No dicionário, a palavra alma aparece acompanhada de algumas acepções diferentes, entre as quais princípio ou força vital, no ser humano ou nos animais; princípio imaterial da vida, do pensamento e da ação; substância incorpórea, imaterial, invisível; fonte e motor de todos os atos humanos; tudo que dá vigor, força, expressão; pessoa dotada de afetos e paixões; disposição para se comover; sentimento; condição básica, essência.
Lendo essas palavras uma a uma, sem atropelos, temos oportunidade de nos aproximar do tempo e do espaço delimitado pela fábula.

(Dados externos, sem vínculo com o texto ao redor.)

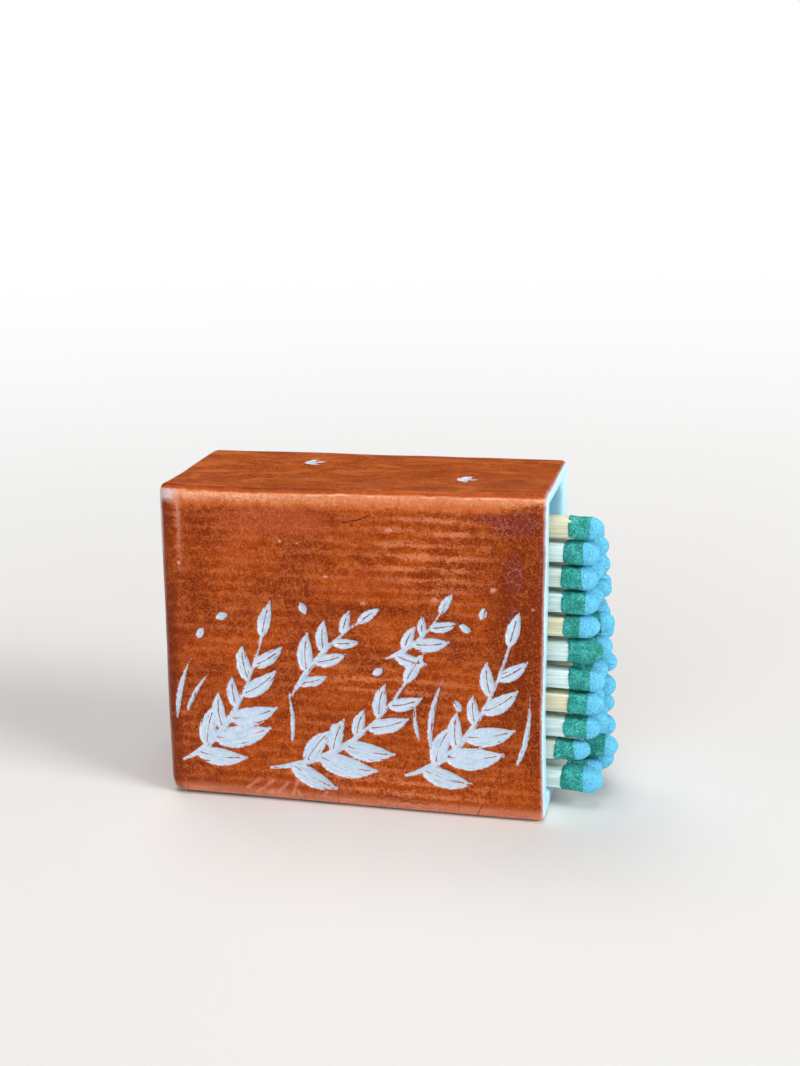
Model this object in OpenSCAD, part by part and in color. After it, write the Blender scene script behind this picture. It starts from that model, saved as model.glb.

O livro recupera o sentido etimológico do termo —alma, do latim, animu ou anima, que significa o que anima, o que dá vida— em oposição aos processos de automatização, uniformização e segmentação próprios da atualidade. No conto, a explicação para o divórcio entre a pessoa e a sua alma é a de que “a velocidade com que as almas se movimentam é muito menor do que a dos corpos”.
Então, o conselho que João recebe da velha sábia —e segue à risca— é “escute, você precisa achar um lugar só para si, sentar-se e aguardar com paciência a sua alma". "Ela deve estar, neste momento, no lugar onde você passou há dois, três anos. Portanto, a espera pode demorar um pouco. Mas, para o seu caso, não vejo outro remédio.”
Com um pouco de humor e um pouco de melancolia, a fábula encontra um tom híbrido equilibrado.
A desaceleração que então passa a ocorrer no campo do enredo também se dá no campo da linguagem. O livro, que começa com páginas recheadas de texto, vai sendo tomado por ilustrações bucólicas detalhadas, entrecortadas por uma ou outra frase, como se o tempo estivesse se distendendo e, assim, nós também estivéssemos tomados pela lentidão, à espera da alma junto com o protagonista.
Mas, se ainda não podemos enterrar relógios e malas para ver nascer flores e abóboras, como faz João, talvez ao menos possamos observar as páginas desse livro sem pressa, com atenção e presença, contemplando as lindas imagens que vão contando, de forma poética, uma parte dos “muitos dias, semanas, meses” em que a alma do protagonista fez o caminho de volta e de como ele mesmo foi se preparando para a receber.
Com sorte, pelo brevíssimo intervalo em que estivermos lendo essa beleza que é “A Alma Perdida”, quem sabe também não reencontremos a nossa.